** BEGIN **
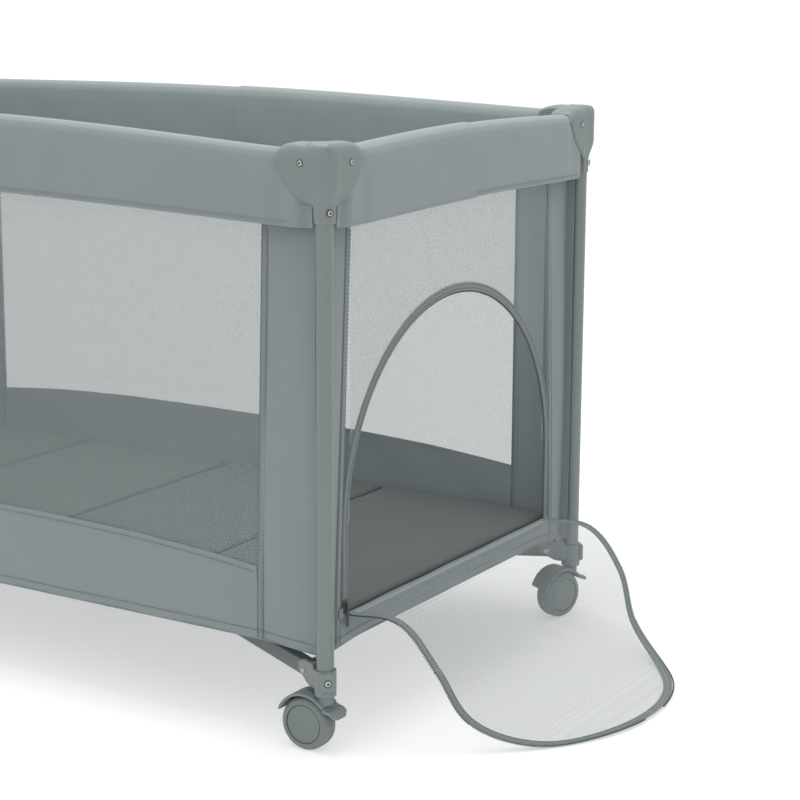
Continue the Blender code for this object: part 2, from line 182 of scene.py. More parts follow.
def clothMaterial(name, colour, yarn=0.0011, spread=0.10, lying=False, sheen=0.25, depth=0.00018):
    # plain weave over slubs and slow clouds of tone
    material, tree, shader = freshMaterial(name, 0.86, sheen=sheen)
    place, u, v = sheetCoordinates(tree, lying)
    turn = 2 * pi / yarn
    warp = maths(tree, "SINE", maths(tree, "MULTIPLY", u, turn))
    weft = maths(tree, "SINE", maths(tree, "MULTIPLY", v, turn))
    weave = maths(tree, "MULTIPLY", warp, weft)
    slub = noise(tree, place, 420.0, 3.0)
    cloud = noise(tree, place, 7.0, 3.0)
    tone = maths(tree, "MULTIPLY", maths(tree, "ADD", weave, 1.0), 0.13)
    tone = maths(tree, "ADD", tone, maths(tree, "MULTIPLY", slub, 0.45))
    tone = maths(tree, "ADD", tone, maths(tree, "MULTIPLY", cloud, 0.30))
    tinted(tree, shader, tone, colour, spread)
    height = maths(tree, "ADD", maths(tree, "MULTIPLY", weave, 0.5), slub)
    bumped(tree, shader, height, depth)
    return material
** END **
### What to work on
Write down every line of the data exactly as it appears above.

### The reply
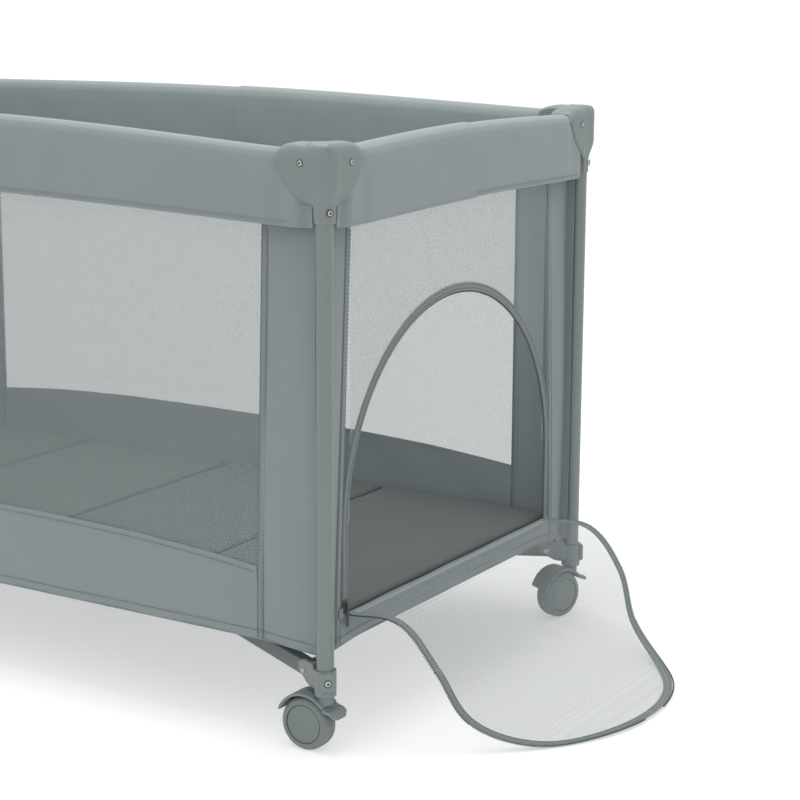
Continue the Blender code for this object: part 2, from line 182 of scene.py. More parts follow.
def clothMaterial(name, colour, yarn=0.0011, spread=0.10, lying=False, sheen=0.25, depth=0.00018):
    # plain weave over slubs and slow clouds of tone
    material, tree, shader = freshMaterial(name, 0.86, sheen=sheen)
    place, u, v = sheetCoordinates(tree, lying)
    turn = 2 * pi / yarn
    warp = maths(tree, "SINE", maths(tree, "MULTIPLY", u, turn))
    weft = maths(tree, "SINE", maths(tree, "MULTIPLY", v, turn))
    weave = maths(tree, "MULTIPLY", warp, weft)
    slub = noise(tree, place, 420.0, 3.0)
    cloud = noise(tree, place, 7.0, 3.0)
    tone = maths(tree, "MULTIPLY", maths(tree, "ADD", weave, 1.0), 0.13)
    tone = maths(tree, "ADD", tone, maths(tree, "MULTIPLY", slub, 0.45))
    tone = maths(tree, "ADD", tone, maths(tree, "MULTIPLY", cloud, 0.30))
    tinted(tree, shader, tone, colour, spread)
    height = maths(tree, "ADD", maths(tree, "MULTIPLY", weave, 0.5), slub)
    bumped(tree, shader, height, depth)
    return material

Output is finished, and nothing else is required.